## GIVEN REQUEST
Nothing should be output except the lines from the one containing "body.rotateX(Math.PI / 2);" through the one containing "obj.matrix_world = world", both ends included, each repeated exactly.

__________

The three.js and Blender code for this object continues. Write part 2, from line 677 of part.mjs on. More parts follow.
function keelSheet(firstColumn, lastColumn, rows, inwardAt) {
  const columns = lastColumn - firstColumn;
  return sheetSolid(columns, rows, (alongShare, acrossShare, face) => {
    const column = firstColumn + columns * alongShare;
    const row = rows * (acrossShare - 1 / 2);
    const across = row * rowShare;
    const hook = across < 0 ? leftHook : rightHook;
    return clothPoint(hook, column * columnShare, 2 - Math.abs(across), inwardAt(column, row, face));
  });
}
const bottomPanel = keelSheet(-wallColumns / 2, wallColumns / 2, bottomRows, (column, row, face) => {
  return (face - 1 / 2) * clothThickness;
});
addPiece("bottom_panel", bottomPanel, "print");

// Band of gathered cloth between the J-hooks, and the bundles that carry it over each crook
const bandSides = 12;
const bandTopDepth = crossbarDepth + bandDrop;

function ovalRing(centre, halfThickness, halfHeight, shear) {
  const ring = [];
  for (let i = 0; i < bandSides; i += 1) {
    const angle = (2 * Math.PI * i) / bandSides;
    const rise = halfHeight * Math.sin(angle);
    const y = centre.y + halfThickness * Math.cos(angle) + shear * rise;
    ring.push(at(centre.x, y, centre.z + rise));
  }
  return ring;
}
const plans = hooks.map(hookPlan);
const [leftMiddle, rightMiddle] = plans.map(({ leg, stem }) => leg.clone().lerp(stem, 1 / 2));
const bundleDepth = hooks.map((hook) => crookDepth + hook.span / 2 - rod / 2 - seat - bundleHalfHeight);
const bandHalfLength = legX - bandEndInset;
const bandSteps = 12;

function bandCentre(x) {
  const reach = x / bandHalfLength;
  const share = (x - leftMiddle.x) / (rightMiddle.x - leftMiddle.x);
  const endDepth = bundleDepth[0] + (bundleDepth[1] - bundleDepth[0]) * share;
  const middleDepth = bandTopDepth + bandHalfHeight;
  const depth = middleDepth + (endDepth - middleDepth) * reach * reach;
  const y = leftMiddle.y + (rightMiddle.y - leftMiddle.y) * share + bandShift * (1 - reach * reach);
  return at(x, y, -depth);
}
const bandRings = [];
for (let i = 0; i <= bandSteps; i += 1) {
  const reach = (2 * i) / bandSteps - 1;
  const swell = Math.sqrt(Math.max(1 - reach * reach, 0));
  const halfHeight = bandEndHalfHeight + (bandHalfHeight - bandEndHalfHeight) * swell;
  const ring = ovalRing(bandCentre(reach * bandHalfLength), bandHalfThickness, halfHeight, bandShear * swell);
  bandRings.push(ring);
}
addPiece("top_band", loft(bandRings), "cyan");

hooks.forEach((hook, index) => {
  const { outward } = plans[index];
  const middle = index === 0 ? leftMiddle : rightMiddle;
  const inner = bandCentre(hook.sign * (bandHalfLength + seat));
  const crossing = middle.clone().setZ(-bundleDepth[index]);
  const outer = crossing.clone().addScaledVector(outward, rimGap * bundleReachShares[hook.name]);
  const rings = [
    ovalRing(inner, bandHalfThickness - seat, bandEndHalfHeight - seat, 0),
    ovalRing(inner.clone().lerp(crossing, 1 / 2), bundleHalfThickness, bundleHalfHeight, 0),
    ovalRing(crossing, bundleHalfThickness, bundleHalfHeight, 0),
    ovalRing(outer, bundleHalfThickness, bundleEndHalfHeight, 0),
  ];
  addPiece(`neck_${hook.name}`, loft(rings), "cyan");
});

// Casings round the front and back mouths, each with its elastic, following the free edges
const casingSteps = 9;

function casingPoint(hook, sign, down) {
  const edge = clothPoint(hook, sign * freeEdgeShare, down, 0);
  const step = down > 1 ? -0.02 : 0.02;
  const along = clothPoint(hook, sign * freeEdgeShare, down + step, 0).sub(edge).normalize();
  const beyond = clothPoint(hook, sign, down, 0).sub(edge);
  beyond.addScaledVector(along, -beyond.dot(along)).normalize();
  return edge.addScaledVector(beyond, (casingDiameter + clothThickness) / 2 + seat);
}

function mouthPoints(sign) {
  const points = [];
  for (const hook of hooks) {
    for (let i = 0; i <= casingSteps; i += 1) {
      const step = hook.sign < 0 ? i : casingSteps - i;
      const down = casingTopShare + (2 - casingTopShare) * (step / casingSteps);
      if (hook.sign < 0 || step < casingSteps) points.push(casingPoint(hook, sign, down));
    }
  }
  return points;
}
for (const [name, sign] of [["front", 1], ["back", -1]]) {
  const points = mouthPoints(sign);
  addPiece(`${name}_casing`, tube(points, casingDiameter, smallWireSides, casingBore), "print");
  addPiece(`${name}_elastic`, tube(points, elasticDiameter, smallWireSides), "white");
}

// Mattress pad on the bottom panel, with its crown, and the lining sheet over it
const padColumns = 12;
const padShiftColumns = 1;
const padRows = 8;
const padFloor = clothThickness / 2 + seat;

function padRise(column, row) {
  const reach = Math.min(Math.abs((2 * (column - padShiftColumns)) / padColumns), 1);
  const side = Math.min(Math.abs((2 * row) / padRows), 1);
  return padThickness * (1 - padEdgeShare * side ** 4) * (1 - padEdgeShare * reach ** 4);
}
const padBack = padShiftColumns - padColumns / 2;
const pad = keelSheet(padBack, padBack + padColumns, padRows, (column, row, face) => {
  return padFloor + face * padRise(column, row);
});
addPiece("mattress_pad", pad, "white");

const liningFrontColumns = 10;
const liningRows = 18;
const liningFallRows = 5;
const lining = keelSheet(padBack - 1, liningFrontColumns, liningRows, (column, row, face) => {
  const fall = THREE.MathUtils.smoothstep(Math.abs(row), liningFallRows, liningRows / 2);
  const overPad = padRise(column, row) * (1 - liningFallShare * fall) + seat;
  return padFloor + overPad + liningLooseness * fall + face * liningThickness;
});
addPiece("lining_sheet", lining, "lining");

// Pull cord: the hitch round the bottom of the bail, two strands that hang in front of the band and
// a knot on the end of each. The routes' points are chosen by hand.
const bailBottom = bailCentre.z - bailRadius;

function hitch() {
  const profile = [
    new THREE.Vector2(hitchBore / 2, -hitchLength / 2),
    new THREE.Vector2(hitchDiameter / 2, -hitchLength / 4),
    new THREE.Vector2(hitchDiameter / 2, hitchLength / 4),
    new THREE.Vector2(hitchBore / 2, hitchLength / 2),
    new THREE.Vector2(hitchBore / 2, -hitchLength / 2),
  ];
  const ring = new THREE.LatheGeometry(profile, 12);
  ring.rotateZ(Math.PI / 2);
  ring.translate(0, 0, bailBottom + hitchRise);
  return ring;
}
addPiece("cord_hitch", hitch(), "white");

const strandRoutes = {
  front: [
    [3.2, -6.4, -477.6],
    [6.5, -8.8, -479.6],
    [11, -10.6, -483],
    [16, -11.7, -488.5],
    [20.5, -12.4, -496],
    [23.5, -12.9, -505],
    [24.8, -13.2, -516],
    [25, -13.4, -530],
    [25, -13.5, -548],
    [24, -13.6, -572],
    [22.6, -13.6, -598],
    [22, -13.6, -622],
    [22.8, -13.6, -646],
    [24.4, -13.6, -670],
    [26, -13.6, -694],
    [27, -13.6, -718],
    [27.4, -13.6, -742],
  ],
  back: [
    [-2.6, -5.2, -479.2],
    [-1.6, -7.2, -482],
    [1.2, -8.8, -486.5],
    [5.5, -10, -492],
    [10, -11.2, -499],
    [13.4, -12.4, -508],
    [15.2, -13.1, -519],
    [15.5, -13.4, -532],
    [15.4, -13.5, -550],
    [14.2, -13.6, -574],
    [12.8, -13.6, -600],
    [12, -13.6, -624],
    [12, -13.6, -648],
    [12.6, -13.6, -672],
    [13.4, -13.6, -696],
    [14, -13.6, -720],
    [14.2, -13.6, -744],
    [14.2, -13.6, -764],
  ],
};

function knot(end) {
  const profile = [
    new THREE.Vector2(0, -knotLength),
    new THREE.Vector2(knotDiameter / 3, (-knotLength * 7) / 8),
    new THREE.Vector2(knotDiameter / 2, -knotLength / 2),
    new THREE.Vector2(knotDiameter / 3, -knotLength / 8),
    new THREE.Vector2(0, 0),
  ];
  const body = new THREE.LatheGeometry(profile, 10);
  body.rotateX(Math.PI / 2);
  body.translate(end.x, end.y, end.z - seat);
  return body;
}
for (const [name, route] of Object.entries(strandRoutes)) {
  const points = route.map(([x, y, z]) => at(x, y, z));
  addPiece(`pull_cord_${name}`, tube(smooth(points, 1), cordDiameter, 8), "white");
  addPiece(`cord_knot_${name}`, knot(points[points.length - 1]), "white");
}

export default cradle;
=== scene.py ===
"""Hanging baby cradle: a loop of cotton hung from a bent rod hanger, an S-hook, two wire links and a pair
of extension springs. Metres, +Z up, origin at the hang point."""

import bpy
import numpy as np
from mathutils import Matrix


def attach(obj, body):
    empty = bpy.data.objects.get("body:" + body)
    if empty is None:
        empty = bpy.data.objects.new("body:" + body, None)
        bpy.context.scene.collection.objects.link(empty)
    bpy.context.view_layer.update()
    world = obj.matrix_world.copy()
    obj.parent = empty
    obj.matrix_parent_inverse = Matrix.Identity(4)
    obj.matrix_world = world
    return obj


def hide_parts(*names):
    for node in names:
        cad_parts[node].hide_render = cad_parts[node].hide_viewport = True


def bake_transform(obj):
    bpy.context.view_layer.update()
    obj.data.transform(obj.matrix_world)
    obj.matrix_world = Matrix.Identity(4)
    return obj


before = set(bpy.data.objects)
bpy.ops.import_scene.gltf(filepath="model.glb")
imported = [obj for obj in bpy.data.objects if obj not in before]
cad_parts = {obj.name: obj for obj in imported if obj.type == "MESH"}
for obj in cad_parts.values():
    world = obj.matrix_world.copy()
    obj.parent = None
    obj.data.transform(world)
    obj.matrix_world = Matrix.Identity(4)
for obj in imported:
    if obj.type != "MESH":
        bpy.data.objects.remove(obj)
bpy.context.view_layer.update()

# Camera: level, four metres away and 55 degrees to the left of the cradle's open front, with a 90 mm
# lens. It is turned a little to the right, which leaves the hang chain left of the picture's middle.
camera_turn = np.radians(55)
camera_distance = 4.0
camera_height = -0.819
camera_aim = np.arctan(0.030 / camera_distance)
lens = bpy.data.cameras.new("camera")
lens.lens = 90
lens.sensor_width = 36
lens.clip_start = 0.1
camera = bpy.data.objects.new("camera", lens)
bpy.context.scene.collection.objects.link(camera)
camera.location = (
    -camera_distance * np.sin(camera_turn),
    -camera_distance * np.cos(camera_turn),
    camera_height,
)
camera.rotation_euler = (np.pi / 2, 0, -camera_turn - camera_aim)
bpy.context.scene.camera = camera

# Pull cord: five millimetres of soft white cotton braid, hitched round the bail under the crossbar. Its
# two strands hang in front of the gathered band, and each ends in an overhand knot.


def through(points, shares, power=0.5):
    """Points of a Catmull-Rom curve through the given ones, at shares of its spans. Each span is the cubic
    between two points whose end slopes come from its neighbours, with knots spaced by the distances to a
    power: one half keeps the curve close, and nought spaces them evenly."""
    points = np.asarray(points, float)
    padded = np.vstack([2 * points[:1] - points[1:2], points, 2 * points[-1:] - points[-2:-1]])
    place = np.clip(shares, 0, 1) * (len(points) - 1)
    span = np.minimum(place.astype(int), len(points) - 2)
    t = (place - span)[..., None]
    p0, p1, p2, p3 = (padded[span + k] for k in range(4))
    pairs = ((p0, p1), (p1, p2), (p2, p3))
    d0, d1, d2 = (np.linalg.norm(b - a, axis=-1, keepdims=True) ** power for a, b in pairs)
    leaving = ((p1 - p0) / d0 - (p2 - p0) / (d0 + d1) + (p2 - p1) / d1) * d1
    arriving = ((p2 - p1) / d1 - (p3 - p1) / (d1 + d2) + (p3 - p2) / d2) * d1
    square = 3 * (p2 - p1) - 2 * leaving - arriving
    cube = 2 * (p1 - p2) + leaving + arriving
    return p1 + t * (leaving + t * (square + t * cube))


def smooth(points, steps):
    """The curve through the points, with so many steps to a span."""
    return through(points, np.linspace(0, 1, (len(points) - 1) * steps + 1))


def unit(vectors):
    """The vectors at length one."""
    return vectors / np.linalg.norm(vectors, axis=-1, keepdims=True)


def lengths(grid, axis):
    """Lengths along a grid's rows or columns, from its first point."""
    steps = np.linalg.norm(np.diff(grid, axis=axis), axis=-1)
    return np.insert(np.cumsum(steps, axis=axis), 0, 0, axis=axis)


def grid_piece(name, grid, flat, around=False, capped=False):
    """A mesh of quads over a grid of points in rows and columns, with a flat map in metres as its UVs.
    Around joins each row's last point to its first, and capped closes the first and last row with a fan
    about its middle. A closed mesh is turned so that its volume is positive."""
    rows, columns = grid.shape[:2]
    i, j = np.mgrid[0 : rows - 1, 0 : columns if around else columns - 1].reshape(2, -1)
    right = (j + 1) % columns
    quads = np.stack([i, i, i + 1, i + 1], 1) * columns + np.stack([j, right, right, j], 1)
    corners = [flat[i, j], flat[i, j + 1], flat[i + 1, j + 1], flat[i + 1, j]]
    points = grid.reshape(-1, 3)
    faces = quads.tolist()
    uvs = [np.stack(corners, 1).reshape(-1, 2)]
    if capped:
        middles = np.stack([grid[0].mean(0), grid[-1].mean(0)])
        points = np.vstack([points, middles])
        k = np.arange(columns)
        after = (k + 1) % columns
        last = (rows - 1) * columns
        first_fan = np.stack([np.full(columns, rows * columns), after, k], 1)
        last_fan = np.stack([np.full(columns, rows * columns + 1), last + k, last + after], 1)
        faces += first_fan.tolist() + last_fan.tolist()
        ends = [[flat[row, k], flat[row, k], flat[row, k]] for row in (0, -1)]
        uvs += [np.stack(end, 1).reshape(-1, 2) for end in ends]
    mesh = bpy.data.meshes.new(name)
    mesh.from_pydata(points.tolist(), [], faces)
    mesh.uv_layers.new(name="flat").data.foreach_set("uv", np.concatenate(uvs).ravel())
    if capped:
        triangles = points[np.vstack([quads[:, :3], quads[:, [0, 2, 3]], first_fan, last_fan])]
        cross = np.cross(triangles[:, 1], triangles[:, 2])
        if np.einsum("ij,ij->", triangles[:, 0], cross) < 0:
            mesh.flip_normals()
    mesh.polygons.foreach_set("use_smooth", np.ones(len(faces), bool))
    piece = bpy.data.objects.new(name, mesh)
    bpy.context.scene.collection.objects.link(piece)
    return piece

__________

## WRITTEN RESPONSE
  body.rotateX(Math.PI / 2);
  body.translate(end.x, end.y, end.z - seat);
  return body;
}
for (const [name, route] of Object.entries(strandRoutes)) {
  const points = route.map(([x, y, z]) => at(x, y, z));
  addPiece(`pull_cord_${name}`, tube(smooth(points, 1), cordDiameter, 8), "white");
  addPiece(`cord_knot_${name}`, knot(points[points.length - 1]), "white");
}

export default cradle;
=== scene.py ===
"""Hanging baby cradle: a loop of cotton hung from a bent rod hanger, an S-hook, two wire links and a pair
of extension springs. Metres, +Z up, origin at the hang point."""

import bpy
import numpy as np
from mathutils import Matrix


def attach(obj, body):
    empty = bpy.data.objects.get("body:" + body)
    if empty is None:
        empty = bpy.data.objects.new("body:" + body, None)
        bpy.context.scene.collection.objects.link(empty)
    bpy.context.view_layer.update()
    world = obj.matrix_world.copy()
    obj.parent = empty
    obj.matrix_parent_inverse = Matrix.Identity(4)
    obj.matrix_world = world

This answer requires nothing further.